• _Your objective_
Look through the material below and copy exactly the lines from the line with "tools = make_tools()" to the line with "for node in", those two lines included.

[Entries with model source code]
☆ ☆ ☆ ☆ ☆ ☆ ☆
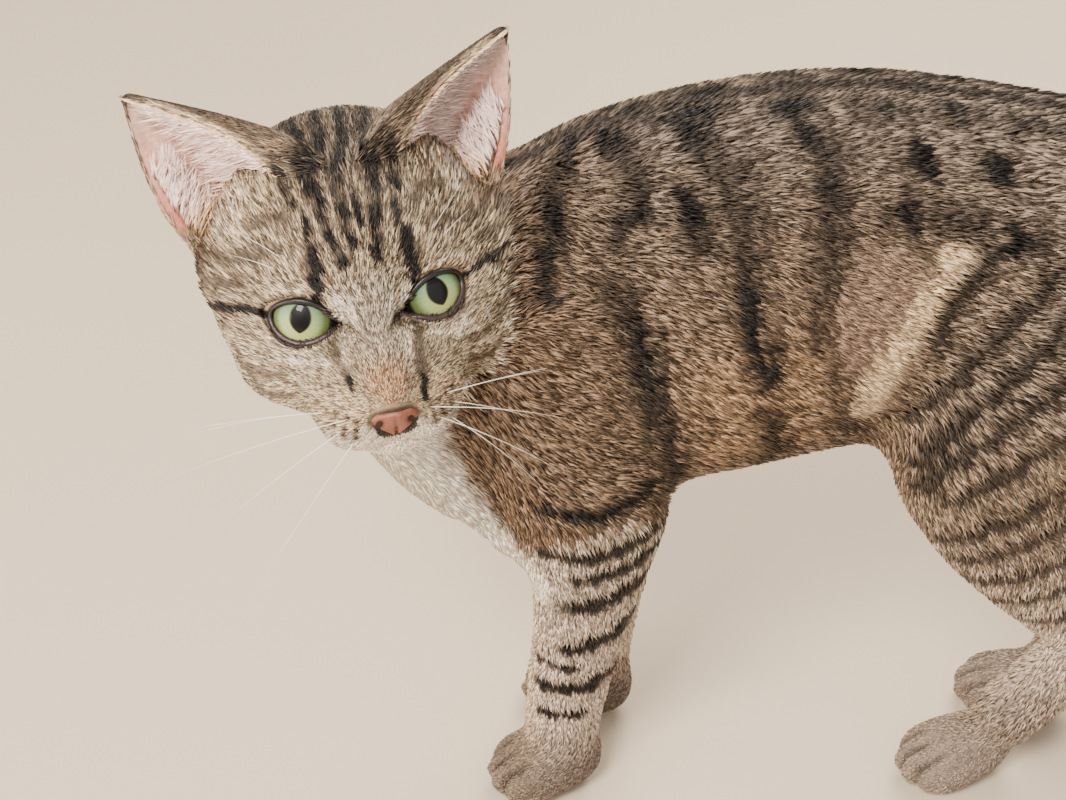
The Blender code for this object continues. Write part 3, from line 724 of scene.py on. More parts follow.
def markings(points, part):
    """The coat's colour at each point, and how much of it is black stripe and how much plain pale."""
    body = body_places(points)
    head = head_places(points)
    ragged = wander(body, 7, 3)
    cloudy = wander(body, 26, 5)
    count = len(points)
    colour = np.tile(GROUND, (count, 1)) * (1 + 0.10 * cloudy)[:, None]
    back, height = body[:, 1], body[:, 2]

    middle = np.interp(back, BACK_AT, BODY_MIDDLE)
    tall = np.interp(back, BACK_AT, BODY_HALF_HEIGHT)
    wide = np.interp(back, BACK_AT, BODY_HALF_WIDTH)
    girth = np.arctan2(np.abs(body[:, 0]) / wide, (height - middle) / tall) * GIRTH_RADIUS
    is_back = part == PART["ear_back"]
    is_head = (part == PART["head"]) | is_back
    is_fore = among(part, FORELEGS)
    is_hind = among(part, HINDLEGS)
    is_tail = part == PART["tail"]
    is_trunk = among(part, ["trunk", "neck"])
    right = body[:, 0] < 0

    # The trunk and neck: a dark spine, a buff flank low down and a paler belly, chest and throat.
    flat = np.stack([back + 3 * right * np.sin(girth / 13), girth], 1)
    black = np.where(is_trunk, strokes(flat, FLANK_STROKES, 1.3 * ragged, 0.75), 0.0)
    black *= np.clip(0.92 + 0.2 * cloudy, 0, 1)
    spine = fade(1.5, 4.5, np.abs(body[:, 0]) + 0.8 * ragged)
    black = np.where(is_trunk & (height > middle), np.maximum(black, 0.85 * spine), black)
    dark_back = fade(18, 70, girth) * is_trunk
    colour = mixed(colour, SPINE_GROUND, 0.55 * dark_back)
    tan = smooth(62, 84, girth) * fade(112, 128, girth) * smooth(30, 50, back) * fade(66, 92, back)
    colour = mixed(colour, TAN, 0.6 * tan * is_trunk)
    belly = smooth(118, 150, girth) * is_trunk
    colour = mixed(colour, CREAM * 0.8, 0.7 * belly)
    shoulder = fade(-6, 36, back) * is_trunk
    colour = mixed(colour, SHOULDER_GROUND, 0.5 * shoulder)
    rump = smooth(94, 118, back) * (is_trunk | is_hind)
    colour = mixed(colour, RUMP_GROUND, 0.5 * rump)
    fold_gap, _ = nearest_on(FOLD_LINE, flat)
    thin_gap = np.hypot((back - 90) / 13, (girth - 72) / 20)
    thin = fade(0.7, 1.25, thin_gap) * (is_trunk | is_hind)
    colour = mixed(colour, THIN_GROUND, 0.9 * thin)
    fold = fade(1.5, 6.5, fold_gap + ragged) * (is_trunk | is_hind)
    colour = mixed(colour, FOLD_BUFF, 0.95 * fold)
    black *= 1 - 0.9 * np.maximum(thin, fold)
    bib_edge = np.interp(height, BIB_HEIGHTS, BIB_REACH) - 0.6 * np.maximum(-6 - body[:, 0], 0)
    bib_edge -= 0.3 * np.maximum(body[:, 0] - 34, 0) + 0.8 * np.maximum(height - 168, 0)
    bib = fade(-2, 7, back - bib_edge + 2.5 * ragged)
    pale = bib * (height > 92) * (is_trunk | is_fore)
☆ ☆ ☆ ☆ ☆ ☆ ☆
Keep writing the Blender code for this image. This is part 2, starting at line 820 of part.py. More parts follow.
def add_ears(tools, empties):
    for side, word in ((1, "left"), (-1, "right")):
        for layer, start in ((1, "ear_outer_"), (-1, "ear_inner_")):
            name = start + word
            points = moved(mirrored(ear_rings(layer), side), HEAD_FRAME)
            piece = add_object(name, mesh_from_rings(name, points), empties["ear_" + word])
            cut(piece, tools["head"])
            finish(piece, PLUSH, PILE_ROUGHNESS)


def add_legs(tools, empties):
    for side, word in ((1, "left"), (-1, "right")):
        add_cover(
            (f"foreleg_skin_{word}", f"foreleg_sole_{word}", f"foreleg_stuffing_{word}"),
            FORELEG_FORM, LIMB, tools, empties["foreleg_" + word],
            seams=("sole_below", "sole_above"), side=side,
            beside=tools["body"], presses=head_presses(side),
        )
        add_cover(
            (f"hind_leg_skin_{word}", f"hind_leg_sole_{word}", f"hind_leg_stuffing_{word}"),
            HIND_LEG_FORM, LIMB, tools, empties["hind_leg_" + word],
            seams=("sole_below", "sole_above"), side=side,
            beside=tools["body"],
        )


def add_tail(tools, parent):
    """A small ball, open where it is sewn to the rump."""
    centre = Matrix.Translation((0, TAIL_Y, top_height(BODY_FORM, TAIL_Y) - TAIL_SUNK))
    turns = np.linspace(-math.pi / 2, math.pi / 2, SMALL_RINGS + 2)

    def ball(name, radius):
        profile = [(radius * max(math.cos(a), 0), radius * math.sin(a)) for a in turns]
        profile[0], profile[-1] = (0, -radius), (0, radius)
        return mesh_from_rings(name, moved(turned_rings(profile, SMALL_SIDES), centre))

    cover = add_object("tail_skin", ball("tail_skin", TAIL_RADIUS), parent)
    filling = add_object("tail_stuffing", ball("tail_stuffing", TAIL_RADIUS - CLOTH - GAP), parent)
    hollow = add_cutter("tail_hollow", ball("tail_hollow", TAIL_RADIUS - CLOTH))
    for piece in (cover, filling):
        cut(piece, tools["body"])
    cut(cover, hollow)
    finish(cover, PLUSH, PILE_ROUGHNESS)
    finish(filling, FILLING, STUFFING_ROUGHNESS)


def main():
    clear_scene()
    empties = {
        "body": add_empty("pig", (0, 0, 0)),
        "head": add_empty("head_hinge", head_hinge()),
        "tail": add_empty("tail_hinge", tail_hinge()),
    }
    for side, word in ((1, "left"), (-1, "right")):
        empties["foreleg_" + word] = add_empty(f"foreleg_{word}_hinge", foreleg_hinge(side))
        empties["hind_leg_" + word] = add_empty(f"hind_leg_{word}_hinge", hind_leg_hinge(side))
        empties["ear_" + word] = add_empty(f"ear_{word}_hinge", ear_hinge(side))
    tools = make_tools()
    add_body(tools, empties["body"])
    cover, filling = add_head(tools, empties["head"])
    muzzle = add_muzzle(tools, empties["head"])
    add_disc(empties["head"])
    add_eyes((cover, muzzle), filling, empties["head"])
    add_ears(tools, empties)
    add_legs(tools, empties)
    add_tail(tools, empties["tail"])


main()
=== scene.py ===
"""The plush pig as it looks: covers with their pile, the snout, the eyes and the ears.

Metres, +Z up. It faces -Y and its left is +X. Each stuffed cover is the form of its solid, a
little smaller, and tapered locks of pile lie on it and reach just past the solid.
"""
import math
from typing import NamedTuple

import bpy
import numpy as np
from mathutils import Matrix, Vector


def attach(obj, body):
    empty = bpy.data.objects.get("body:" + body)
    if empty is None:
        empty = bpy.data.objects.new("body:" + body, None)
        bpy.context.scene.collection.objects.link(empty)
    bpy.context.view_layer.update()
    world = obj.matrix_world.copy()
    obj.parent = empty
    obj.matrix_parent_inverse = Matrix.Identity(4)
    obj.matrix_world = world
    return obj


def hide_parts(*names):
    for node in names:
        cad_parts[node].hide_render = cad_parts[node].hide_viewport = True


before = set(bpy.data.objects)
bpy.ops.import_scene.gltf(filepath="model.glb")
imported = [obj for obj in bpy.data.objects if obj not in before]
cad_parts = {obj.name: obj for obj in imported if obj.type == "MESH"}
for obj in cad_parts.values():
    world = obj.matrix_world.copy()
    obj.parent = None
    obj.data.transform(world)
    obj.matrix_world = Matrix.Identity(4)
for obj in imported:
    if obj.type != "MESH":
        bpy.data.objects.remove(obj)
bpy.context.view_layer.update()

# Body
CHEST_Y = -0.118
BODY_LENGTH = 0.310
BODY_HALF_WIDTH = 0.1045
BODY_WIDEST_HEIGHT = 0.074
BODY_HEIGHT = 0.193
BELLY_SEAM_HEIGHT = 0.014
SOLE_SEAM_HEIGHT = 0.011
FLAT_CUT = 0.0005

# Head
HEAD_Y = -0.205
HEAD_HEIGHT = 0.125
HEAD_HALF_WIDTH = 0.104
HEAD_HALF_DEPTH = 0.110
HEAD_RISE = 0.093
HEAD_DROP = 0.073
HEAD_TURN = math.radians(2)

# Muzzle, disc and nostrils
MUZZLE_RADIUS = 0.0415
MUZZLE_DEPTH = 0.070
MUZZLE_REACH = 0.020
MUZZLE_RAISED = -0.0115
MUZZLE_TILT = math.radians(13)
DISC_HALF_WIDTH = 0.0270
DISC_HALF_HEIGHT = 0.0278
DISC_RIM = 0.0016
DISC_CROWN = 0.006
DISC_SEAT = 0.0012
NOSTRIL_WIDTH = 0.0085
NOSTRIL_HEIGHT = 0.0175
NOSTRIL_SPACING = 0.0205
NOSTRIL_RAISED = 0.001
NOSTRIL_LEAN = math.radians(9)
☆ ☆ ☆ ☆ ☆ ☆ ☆
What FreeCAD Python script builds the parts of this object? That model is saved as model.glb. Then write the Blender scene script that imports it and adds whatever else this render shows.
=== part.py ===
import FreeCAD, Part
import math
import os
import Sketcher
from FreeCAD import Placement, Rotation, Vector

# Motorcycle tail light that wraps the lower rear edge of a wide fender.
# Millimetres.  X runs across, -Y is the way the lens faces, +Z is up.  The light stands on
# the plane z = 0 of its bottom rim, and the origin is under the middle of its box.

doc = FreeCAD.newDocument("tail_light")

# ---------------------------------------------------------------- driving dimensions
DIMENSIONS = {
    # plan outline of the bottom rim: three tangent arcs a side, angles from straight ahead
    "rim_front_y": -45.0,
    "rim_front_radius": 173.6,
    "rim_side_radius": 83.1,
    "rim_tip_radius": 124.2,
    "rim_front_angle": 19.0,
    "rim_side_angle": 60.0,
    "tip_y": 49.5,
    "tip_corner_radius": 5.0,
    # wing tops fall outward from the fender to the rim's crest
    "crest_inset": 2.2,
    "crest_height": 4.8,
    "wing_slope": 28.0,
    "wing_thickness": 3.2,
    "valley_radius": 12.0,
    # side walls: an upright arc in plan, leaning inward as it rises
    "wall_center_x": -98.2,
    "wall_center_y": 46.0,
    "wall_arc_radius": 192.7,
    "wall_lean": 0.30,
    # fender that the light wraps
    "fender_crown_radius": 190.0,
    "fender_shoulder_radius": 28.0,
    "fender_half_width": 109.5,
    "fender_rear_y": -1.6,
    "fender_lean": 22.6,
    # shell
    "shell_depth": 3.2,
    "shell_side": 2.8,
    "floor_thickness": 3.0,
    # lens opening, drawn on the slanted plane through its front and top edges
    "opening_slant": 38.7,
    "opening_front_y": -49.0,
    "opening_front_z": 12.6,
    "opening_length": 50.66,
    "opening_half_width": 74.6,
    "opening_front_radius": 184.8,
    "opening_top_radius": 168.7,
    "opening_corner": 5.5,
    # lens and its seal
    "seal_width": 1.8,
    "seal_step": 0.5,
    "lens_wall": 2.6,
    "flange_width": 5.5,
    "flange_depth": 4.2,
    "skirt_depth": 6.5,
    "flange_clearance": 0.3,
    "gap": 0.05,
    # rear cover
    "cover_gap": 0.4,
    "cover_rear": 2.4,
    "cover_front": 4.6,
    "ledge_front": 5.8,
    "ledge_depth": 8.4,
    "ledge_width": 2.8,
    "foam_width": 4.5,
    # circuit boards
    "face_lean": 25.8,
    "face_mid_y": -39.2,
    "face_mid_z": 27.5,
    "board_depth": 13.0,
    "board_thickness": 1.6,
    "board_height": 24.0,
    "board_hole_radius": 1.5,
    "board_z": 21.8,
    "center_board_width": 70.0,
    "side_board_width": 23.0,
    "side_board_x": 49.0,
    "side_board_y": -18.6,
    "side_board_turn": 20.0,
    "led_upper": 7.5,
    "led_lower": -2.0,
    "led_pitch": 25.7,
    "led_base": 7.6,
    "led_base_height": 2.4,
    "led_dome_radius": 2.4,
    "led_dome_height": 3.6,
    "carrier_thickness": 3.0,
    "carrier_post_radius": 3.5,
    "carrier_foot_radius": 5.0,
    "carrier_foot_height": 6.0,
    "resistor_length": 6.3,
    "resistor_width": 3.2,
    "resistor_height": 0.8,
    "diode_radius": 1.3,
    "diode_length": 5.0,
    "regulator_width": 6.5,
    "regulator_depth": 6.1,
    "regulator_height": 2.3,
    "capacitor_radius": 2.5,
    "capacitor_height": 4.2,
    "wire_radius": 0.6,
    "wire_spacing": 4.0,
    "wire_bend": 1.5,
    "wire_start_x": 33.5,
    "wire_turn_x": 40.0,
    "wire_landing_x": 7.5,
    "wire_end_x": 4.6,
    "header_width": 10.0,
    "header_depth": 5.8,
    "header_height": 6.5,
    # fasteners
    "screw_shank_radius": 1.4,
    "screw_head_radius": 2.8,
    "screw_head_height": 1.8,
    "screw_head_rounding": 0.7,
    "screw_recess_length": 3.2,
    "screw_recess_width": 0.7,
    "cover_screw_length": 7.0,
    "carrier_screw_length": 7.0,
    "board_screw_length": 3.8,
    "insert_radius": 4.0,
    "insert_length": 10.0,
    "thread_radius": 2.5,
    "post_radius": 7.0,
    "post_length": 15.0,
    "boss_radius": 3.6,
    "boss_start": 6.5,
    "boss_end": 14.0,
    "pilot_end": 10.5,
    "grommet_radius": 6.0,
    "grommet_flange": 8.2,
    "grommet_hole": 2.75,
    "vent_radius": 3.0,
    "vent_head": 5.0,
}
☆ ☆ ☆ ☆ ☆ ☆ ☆
• _Correct output_
    tools = make_tools()
    add_body(tools, empties["body"])
    cover, filling = add_head(tools, empties["head"])
    muzzle = add_muzzle(tools, empties["head"])
    add_disc(empties["head"])
    add_eyes((cover, muzzle), filling, empties["head"])
    add_ears(tools, empties)
    add_legs(tools, empties)
    add_tail(tools, empties["tail"])


main()
=== scene.py ===
"""The plush pig as it looks: covers with their pile, the snout, the eyes and the ears.

Metres, +Z up. It faces -Y and its left is +X. Each stuffed cover is the form of its solid, a
little smaller, and tapered locks of pile lie on it and reach just past the solid.
"""
import math
from typing import NamedTuple

import bpy
import numpy as np
from mathutils import Matrix, Vector


def attach(obj, body):
    empty = bpy.data.objects.get("body:" + body)
    if empty is None:
        empty = bpy.data.objects.new("body:" + body, None)
        bpy.context.scene.collection.objects.link(empty)
    bpy.context.view_layer.update()
    world = obj.matrix_world.copy()
    obj.parent = empty
    obj.matrix_parent_inverse = Matrix.Identity(4)
    obj.matrix_world = world
    return obj


def hide_parts(*names):
    for node in names:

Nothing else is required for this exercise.